Topics: school desegregation, court supervision, student assignments, racial imbalance, education funding

Summary

Background

Black students and their parents sued the DeKalb County School System (DCSS), a county district serving about 73,000 students, after a 1969 order required dismantling its racially segregated schools. In 1986 the District Court found DCSS unitary in student assignments, transportation, physical facilities, and extracurricular activities, but kept supervision over teacher and principal assignments, resource allocation, and quality of education. The Court of Appeals reversed, saying the district could not be released until it met all six Green factors together.

Reasoning

The Supreme Court asked whether a judge may withdraw supervision for some parts of a school system while keeping it in other parts. The Court reversed the Court of Appeals and held district courts may relinquish control in discrete categories where compliance has been shown. The opinion explained that courts should use equitable discretion and consider (1) whether there has been full and satisfactory compliance in the areas to be released, (2) whether keeping control is necessary or practicable to fix remaining problems, and (3) whether the school board has shown a good-faith commitment to the whole decree. The Court accepted factual findings about dramatic demographic shifts (for example, the district’s black student share rose from about 5.6% to roughly 47%) and many schools with very high racial concentrations when those shifts were not traceable to prior unconstitutional acts.

Real world impact

The ruling lets local officials resume control over parts of school administration proven compliant, while federal courts retain oversight where violations remain, such as unequal teacher assignments or spending.

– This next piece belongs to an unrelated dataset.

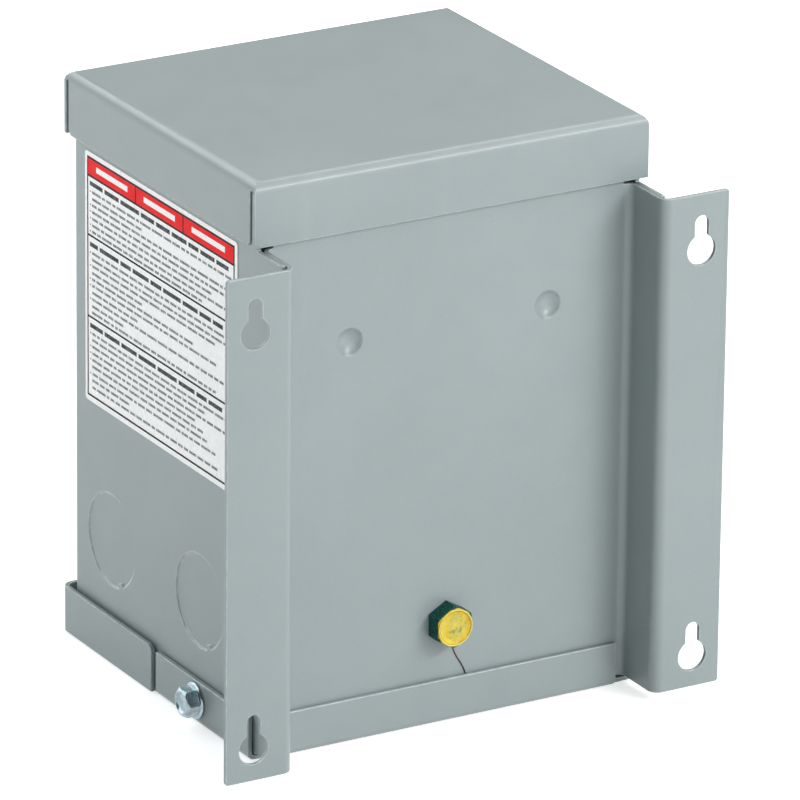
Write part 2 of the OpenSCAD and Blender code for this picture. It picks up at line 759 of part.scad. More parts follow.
// A clamp rail on the front or rear face of the core, side is -1 or 1
module rail(side, z) {
    y = side > 0 ? stack_d / 2 : -stack_d / 2 - rail_t;
    color(steel) translate([0, centre_y, 0]) difference() {
        translate([-lam_w / 2, y, z - rail_h / 2]) cube([lam_w, rail_t, rail_h]);
        core_holes(z, stack_d + 2 * rail_t + 2 * cut);
    }
}

module at_core_bolts() {
    for (s = [-1, 1], z = core_hole_z)
        translate([s * core_hole_x, -stack_d / 2 - rail_t, z]) along_y() children();
}

module core_bolts() {
    shank_l = stack_d + 2 * rail_t + core_head_h;
    color(zinc) translate([0, centre_y, 0]) at_core_bolts() {
        translate([0, 0, -core_head_h]) hex_prism(core_bolt_af, core_head_h);
        cylinder(r = core_bolt_r, h = shank_l);
    }
}

module core_nuts() {
    color(zinc) translate([0, centre_y, 0]) at_core_bolts()
        translate([0, 0, stack_d + 2 * rail_t]) difference() {
            hex_prism(core_bolt_af, core_head_h);
            translate([0, 0, -cut]) cylinder(r = core_bolt_r + pilot_play, h = core_head_h + 2 * cut);
        }
}

// A straight vertical hole for every lead, from z0 to z1
module lead_holes(z0, z1) {
    for (i = [0 : lead_count - 1])
        translate([lead_x(i), lead_side(i) * lead_y, z0]) cylinder(r = lead_r + lead_play, h = z1 - z0);
}

// The space inside the case, as a block from z0 to z1
module case_block(z0, z1) {
    inset = sheet + fill_gap;
    translate([0, 0, z0]) linear_extrude(z1 - z0)
        round_rect(case_w - 2 * inset, case_d - 2 * inset, wrap_bend_r - inset);
}

module barrier_plate() {
    color("burlywood") translate([0, centre_y, 0]) difference() {
        case_block(barrier_z0, barrier_z0 + barrier_t);
        lead_holes(barrier_z0 - cut, barrier_z0 + barrier_t + cut);
    }
}

module potting() {
    coil_w = bobbin_in_w + 2 * flange_reach;
    coil_d = bobbin_in_d + 2 * flange_reach;
    coil_corner = winding_corner + primary_build + secondary_build + wrap_t;
    color("dimgray") translate([0, centre_y, 0]) difference() {
        case_block(potting_z0, potting_z1);
        core_e_body();
        core_i_body();
        bobbin_body();
        translate([0, 0, coil_z0 - 2 * layer_gap]) linear_extrude(coil_z1 - coil_z0 + 4 * layer_gap)
            round_rect(coil_w, coil_d, coil_corner);
        // The bobbin's play round the tongue and against the core
        translate([-bobbin_in_w / 2, -bobbin_in_d / 2, window_z0]) cube([bobbin_in_w, bobbin_in_d, window_h]);
        for (z = core_hole_z)
            translate([-lam_w / 2, -stack_d / 2 - rail_t, z - rail_h / 2])
                cube([lam_w, stack_d + 2 * rail_t, rail_h]);
        at_core_bolts() translate([0, 0, -core_head_h - fill_gap])
            hex_prism(core_bolt_af + 2 * fill_gap, stack_d + 2 * (rail_t + core_head_h + fill_gap));
        lead_holes(potting_z0 - cut, window_z0 + bobbin_play);
        for (s = [-1, 1])
            translate([s * dimple_dx / 2, back_y - sheet, dimple_z]) rotate([90, 0, 0]) translate([0, 0, -cut])
                cylinder(r = dimple_r + sheet, h = dimple_depth + fill_gap + cut);
    }
}

// A quarter bend of a lead in the X and Z plane, from straight down on +X to level at the bottom
module lead_bend() {
    rotate([90, 0, 0]) rotate(-90) rotate_extrude(angle = 90) translate([lead_bend_r, 0]) circle(lead_r);
}

// Places a lead so that it hangs at x = 0 and runs towards -X
module at_lead(i) {
    translate([lead_x(i), centre_y + lead_side(i) * lead_y, 0]) rotate(lead_side(i) * 90) children();
}

// One lead: straight down from the coil, a bend, a level run, a bend and a short rise
module lead(i) {
    bend_z = lead_run_z + lead_bend_r;
    color(lead_colors[i]) at_lead(i) {
        translate([0, 0, bend_z]) cylinder(r = lead_r, h = bobbin_z0 - bend_z);
        translate([-lead_bend_r, 0, bend_z]) lead_bend();
        translate([-lead_bend_r - lead_run_l, 0, lead_run_z]) along_x() cylinder(r = lead_r, h = lead_run_l);
        translate([-lead_bend_r - lead_run_l, 0, bend_z]) mirror([1, 0, 0]) lead_bend();
        translate([-lead_span, 0, bend_z]) cylinder(r = lead_r, h = lead_end_z - bend_z);
    }
}

module lead_tips() {
    color("silver") for (i = [0 : lead_count - 1])
        at_lead(i) translate([-lead_span, 0, lead_end_z]) cylinder(r = lead_tip_r, h = lead_tip_l);
}

top_cover();
case_wrap();
back_panel();
bottom_pan();
pan_screws();
side_label();
ground_bolt();
ground_lockwasher();
ground_nut();
core_e_stack();
core_i_stack();
bobbin();
primary_winding();
secondary_winding();
coil_wrap();
rail(-1, core_hole_z[1]);  // rail_top_front
rail(1, core_hole_z[1]);  // rail_top_rear
rail(-1, core_hole_z[0]);  // rail_bottom_front
rail(1, core_hole_z[0]);  // rail_bottom_rear
core_bolts();
core_nuts();
barrier_plate();
potting();
for (i = [0 : lead_count - 1])
    lead(i);
lead_tips();
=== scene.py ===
import math
import random

import bmesh
import bpy
from mathutils import Matrix, Vector
from mathutils.bvhtree import BVHTree

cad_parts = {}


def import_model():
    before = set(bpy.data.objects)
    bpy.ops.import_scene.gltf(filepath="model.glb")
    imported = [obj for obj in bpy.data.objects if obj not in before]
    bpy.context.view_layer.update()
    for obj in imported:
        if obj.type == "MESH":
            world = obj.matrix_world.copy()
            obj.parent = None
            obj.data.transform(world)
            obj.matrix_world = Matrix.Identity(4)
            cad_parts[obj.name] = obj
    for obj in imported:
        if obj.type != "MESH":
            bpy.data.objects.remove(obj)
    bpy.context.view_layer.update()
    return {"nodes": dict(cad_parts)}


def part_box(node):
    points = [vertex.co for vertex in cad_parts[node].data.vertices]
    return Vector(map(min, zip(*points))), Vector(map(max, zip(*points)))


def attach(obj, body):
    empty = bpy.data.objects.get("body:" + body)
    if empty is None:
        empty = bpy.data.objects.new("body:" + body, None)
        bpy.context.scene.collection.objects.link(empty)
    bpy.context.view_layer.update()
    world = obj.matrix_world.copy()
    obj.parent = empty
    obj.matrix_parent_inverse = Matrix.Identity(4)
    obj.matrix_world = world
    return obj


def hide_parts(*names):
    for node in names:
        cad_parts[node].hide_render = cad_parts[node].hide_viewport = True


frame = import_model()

MM = 0.001
# The case's own middle plane lies this far from the part's Y = 0, in mm
SHIFT = -6.7
NODES = frame["nodes"]
scene = bpy.context.scene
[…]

It narrows the duty to impose systemwide remedies like massive busing when current imbalance stems from private demographic change. The case returns to lower courts for further proceedings applying these standards.

Dissents or concurrances

Several Justices wrote separately. One concurrence stressed the decision’s narrow basis; another emphasized careful findings about causation between past segregation and present demographics; a third agreed with the result but urged continued judicial jurisdiction until state-imposed segregation is fully addressed.